WESTERVILLE, OHIO. — Despite strong sales from the company’s baked foods brands, including Sister Schubert’s “strongest holiday performance ever,” elevated costs pressured profitability at Lancaster Colony Corp. in the company’s most recent fiscal quarter.

Net income at Lancaster Colony in the second quarter ended Dec. 31, 2021, was $34.37 million, equal to $1.25 per share on the common stock, down 23% from $44.63 million, or $1.62 per share, during the second quarter of fiscal 2021. Net sales were $428.43 million, up 14% from $375.02 million.

David A. Ciesinski, president and chief executive officer, said strong sales of Sister Schubert’s dinner rolls and sauces sold under the Chick-fil-A and Buffalo Wild Wings brands under license agreements, together with higher prices were not enough to offset higher costs emanating from multiple directions.

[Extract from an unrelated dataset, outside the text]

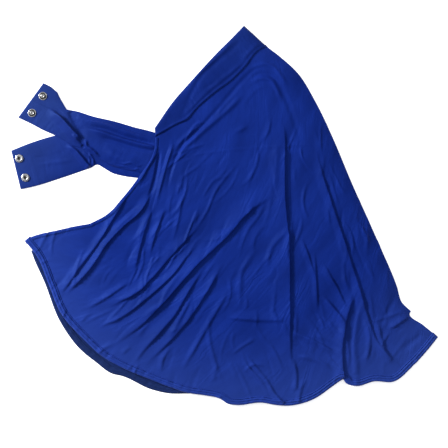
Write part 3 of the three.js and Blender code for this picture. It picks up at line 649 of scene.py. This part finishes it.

“While pricing actions served to offset significant commodity cost inflation and higher freight rates, we were not able to fully recover the other industry-wide cost pressures such as elevated wage rates in the periods,” Mr. Ciesinski said.

He said the company’s margins also were squeezed by a decision to significantly increase utilization of co-manufacturers to help meet growing demand for the company’s bottled sauces.

The company’s grain-based foods lines performed well, Mr. Ciesinski said.

“On a two-year stack basis for the quarter, IRI retail scanner data shows strong sales growth and share gains for several of our branded products, including Marzetti produce dressings, Sister Schubert’s frozen dinner rolls, New York Bakery garlic bread and Reams frozen noodles,” he said.

During the quarter, net sales were up 10% because of higher prices and volume gains associated with an expansion of the company’s licensing program in its sauces business and the strong performance of its Sister Schubert’s frozen dinner rolls. The 10% gain followed Retail sales growth of 19.5% during the same period last year. Measured in pounds, sales growth was 4% in the second quarter, 12% in last year’s second quarter.

“For the quarter versus prior year, IRI data showed strong share gains for our frozen breads with Sister Schubert’s dinner rolls up 150 basis points to 54.1% and New York Bakery garlic bread up 230 basis points to 42.5%,” Mr. Ciesinski said. “With sales of $61.6 million, Q2 was Sister Schubert’s strongest holiday performance ever, thanks to great retail execution in a difficult environment.”

During the quarter Lancaster Colony recorded two special items related to the Bantam Bagels business. The company revalued the contingent consideration liability to the sellers using fair value accounting. The revaluation translated into a positive adjustment of $2.2 million, including $0.9 recorded to the company’s Retail business and $1.3 million to the Foodservice business. At the same time, Lancaster Colony revalued its intangible assets line on its balance sheet for the Bantam Bagels business, recorded as a $0.9 million impairment for the Retail segment.

Looking forward, Mr. Ciesinski said challenges from higher costs will continue to adversely impact results.

“We anticipate the unfavorable impacts of higher input costs, increased freight and warehousing costs, elevated expenditures attributed to the enduring supply chain challenges, and higher labor costs will remain a headwind to our financial results in the coming quarter,” he said. “The inflationary pricing along with our ongoing cost savings programs and net price realization efforts will help to partially offset these higher costs.”

The company also said it closed a frozen garlic bread production plant in Baldwin Park, Calif. The company is discontinuing its Mamma Bella line of frozen garlic bread. The company took a $1 million restructuring/impairment charge in connection with the decision to close the California plant.

In the six months ended Dec. 31, Lancaster Colony’s net income was $65.03 million, or $2.36 per share, down 20% from $81.71 million, or $2.97. Net sales were $820.48 million, up 13% from $724.25 million.